▸ Provided data:
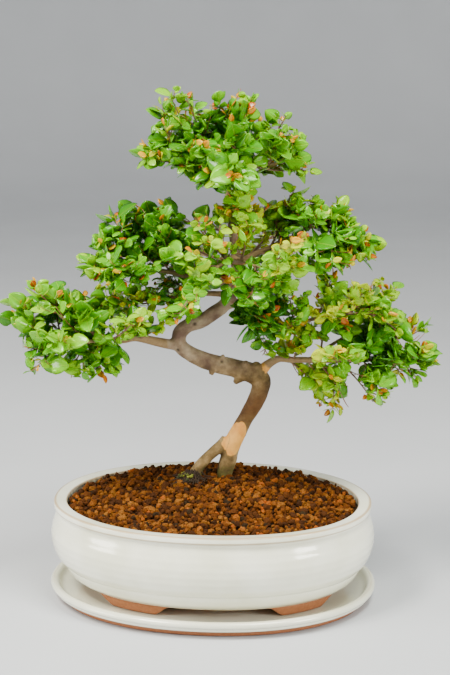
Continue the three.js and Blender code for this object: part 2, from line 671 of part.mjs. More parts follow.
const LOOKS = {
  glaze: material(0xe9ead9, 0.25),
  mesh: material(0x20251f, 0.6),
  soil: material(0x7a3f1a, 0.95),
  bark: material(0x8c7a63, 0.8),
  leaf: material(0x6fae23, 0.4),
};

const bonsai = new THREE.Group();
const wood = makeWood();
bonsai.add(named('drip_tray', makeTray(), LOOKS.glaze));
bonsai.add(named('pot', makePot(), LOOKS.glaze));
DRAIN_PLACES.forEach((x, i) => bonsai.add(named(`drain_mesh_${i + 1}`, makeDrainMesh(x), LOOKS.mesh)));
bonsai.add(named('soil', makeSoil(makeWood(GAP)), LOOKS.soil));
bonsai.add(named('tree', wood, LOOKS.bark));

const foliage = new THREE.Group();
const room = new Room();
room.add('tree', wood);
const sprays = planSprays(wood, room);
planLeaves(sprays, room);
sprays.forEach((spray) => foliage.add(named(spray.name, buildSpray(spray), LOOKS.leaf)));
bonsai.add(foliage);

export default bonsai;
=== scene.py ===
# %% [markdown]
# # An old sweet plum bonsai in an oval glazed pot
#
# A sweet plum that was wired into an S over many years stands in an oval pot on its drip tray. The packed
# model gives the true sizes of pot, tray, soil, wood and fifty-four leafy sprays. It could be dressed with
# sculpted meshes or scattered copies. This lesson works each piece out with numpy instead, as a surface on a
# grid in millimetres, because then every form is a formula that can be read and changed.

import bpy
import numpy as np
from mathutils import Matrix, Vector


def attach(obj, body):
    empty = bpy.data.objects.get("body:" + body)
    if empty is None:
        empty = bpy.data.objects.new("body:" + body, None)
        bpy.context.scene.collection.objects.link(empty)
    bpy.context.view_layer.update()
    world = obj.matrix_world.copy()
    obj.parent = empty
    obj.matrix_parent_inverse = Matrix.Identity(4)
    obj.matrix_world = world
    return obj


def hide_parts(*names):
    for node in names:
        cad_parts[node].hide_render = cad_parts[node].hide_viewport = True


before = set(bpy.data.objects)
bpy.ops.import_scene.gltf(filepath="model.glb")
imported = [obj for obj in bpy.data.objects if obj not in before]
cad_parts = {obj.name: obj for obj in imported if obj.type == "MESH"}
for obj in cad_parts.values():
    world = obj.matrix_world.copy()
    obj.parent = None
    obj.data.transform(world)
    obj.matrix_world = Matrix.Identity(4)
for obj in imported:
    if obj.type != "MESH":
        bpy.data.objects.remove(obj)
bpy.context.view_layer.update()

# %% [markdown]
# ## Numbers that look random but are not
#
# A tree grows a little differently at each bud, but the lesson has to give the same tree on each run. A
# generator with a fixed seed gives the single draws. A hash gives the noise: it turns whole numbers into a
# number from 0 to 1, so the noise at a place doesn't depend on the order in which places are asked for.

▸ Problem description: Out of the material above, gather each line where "None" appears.

▸ Reply:
    if empty is None:
        empty = bpy.data.objects.new("body:" + body, None)
    obj.parent = None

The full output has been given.